Budget a step in right direction

21 Jun 2022

AMA Queensland President Dr Maria Boulton


AMA Queensland acknowledges the record health investment in today’s state budget as a step in the right direction with many positives, but in reality the 5.6 per cent increase in the next 12 months is only just keeping pace with inflation.

“We are pleased to see that the state government has listened AMA Queensland’s calls for urgent action to address hospital access block and ambulance ramping by investing in thousands of new beds,” AMA Queensland President Dr Maria Boulton said.

“Queensland’s health system was already at capacity before COVID, and has only kept going because of the dedication and altruism of exhausted and over-stretched doctors, nurses, paramedics and all healthcare workers.

“The government promised that this budget would be a record investment in health, and it had to be.

“The addition of more than 2,500 new beds is most definitely welcomed but it is going to take six years for some communities to get the beds they need now.

“We acknowledge that close to 290 of these beds will be online in the second half of next year and we commend the government on this accelerated infrastructure investment.

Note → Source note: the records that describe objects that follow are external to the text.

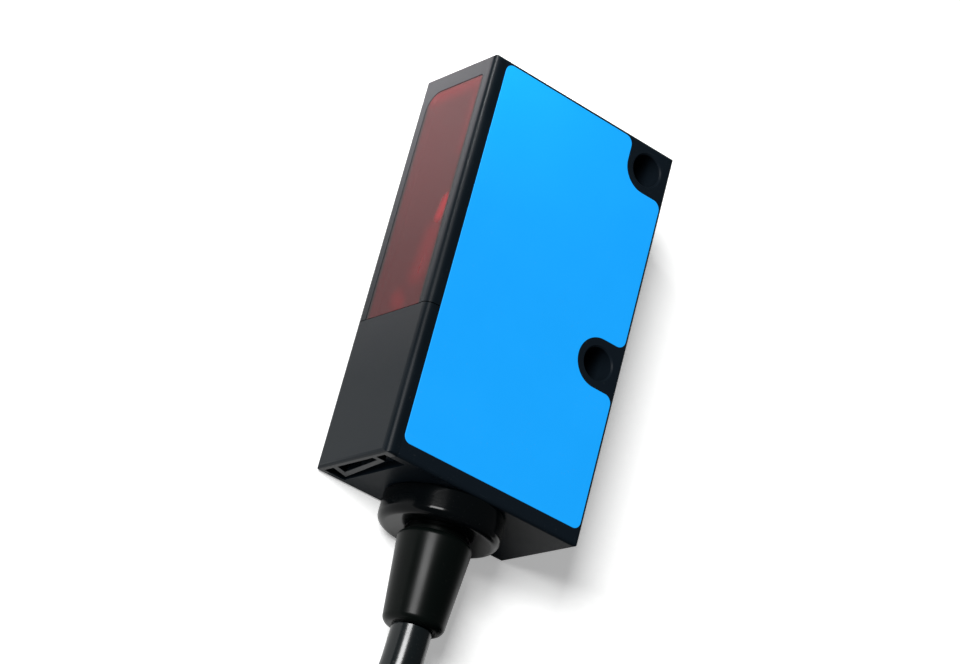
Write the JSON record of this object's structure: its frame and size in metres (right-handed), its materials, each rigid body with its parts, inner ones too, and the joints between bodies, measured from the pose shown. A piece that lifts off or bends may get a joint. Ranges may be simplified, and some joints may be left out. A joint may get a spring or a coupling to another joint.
{
  "type": "photoelectric sensor",
  "caption": "Miniature rectangular photoelectric sensor: black housing, red front screen, blue side label, through mounting holes and a fixed cable with a tapered strain relief.",
  "frame": {"origin": "on the surface the sensor lies on, under the middle of the housing with its cable boss (the cable itself isn't counted)", "axes": "+X along the housing towards the cable end, -Y is the optical front, +Z is the labelled side; the part lies on its other side at Z = 0"},
  "size_m": [0.118, 0.062, 0.0169],
  "materials": {
    "black_housing": "fine spark-eroded texture, satin",
    "blue_label": "satin polyester film, plain light blue",
    "black_front": "satin-gloss moulded black",
    "red_screen": "polished deep red tinted acrylic",
    "black_foam": "closed-cell foam",
    "black_optics": "matt black moulding",
    "clear_lens": "polished clear polycarbonate",
    "diode_resin": "clear to milky epoxy",
    "chip_resin": "moulded epoxy",
    "tinned_steel": "tinned sheet",
    "green_board": "solder-masked glass epoxy",
    "ceramic_parts": "ceramic with tinned ends",
    "yellow_led": "tinted epoxy",
    "green_led": "tinted epoxy",
    "yellow_guide": "polished amber tinted rod",
    "green_guide": "polished green tinted rod",
    "blue_trimmer": "moulded thermoplastic",
    "black_rubber": "nitrile rubber",
    "ivory_rotor": "moulded ivory thermoplastic",
    "black_bush": "smooth moulded black",
    "red_gasket": "silicone",
    "copper_leads": "tinned copper",
    "relief_rubber": "smooth soft-gloss moulded elastomer",
    "cable_jacket": "smooth extruded PVC, soft gloss",
    "tie_nylon": "black nylon",
    "core_brown": "PVC core",
    "core_white": "PVC core",
    "core_blue": "PVC core",
    "core_black": "PVC core",
    "ferrule_tin": "crimped tinned copper sleeve"
  },
  "bodies": {
    "sensor": {"housing": "black_housing", "label": "blue_label", "front_frame": "black_front", "front_screen": "red_screen", "screen_seal": "black_foam", "lower_cover": "black_front", "lens_block": "black_optics", "emitter_lens": "clear_lens", "receiver_lens": "clear_lens", "emitter_diode": "diode_resin", "receiver_chip": "chip_resin", "receiver_shield": "tinned_steel", "circuit_board": "green_board", "control_chip": "chip_resin", "output_transistor": "chip_resin", "board_passives": "ceramic_parts", "output_led": "yellow_led", "power_led": "green_led", "output_light_guide": "yellow_guide", "power_light_guide": "green_guide", "adjuster_base": "blue_trimmer", "adjuster_seal": "black_rubber", "selector_base": "blue_trimmer", "selector_seal": "black_rubber", "cable_bush": "black_bush", "bush_gasket": "red_gasket", "crimp_ring": "tinned_steel", "solder_leads": "copper_leads", "strain_relief": "relief_rubber", "cable_start": "cable_jacket", "cable_lead": "cable_jacket", "cable_coil": "cable_jacket", "coil_tie": "tie_nylon", "core_brown": "core_brown", "core_white": "core_white", "core_blue": "core_blue", "core_black": "core_black", "core_ferrules": "ferrule_tin"},
    "adjuster": {"adjuster_rotor": "ivory_rotor"},
    "selector": {"selector_rotor": "ivory_rotor"}
  },
  "joints": [
    {"name": "adjuster_turn", "type": "hinge", "parent": "sensor", "child": "adjuster", "pos_m": [-0.022, 0.0034, 0.0035], "axis": [-1, 0, 0], "range_deg": [-135, 135]},
    {"name": "selector_turn", "type": "hinge", "parent": "sensor", "child": "selector", "pos_m": [-0.022, 0.0034, 0.0087], "axis": [-1, 0, 0], "range_deg": [0, 180]}
  ]
}
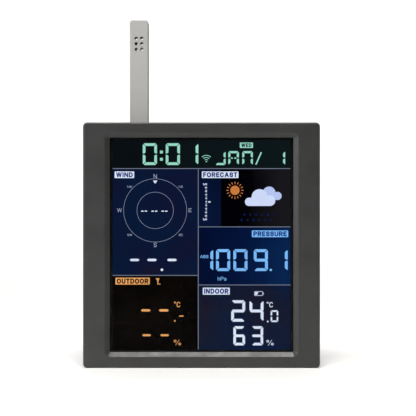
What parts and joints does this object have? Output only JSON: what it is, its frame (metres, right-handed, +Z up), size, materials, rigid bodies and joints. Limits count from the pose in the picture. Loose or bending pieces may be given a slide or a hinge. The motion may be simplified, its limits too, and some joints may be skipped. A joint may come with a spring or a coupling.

“But we must continue this pace and momentum so that hospitals like Redcliffe aren’t waiting until 2028 for the beds they needed yesterday.

“Rapid access services to provide alternative pathways to hospital admissions and care, and patient flow initiatives to move patients through hospitals faster to free up ED beds were among the recommendations of our Ramping Roundtable Action Plan, and we welcome the government’s investment in these.

“We remain concerned about investment in satellite hospitals as they are only hospital by name and certainly not by nature. They won’t reduce the load on actual emergency departments in actual hospitals.

“The investment in mental health is half of what is needed, however, you can’t run mental health services without the mental health workforce. Queensland has the lowest investment in mental health per capita in Australia. We need significantly more investment now and a commitment in prevention of mental health issues.

“Digital health funding is a positive but again falls short of what is needed, and timelines must be accelerated. Information-sharing, accurate patient records and health management software are fundamental to efficient and safe patient care.

“We are disappointed that there is no increase in funding for palliative care. Queenslanders deserve comfort and dignity at the end of life.

“The government acknowledged that closing the gap for First Nations peoples is a priority but there are no targeted initiatives in this budget.

“We acknowledge that planning has commenced on a workforce strategy but this has to be done in collaboration with the commonwealth and stakeholders to ensure the training supply meets the workforce needs.

“We don’t want to see short-term fixes that undermine the supply of doctors to regional communities.

“What Queenslanders need is more doctors and access to them wherever they live in the state.”

In its budget submission, AMA Queensland called for an urgent investment of more than $2.34 billion into the health system over the next 12 months, not the next six years, to deliver five key priority actions.

  • Implement the Ramping Roundtable Action Plan, starting with 1,500 more hospital beds across the state (>$1.2 billion)
  • Fill fundamental gaps in mental health ($700 million)
  • Address unmet need in palliative care ($120.35 million)
  • Make medical workplaces safe and healthy ($1.67 million)
  • Fix digital healthcare technologies ($313 million).

“We are pleased to see that some of these recommendations have been taken up and we will continue to work with the government to provide the best healthcare for all Queenslanders,” Dr Boulton concluded.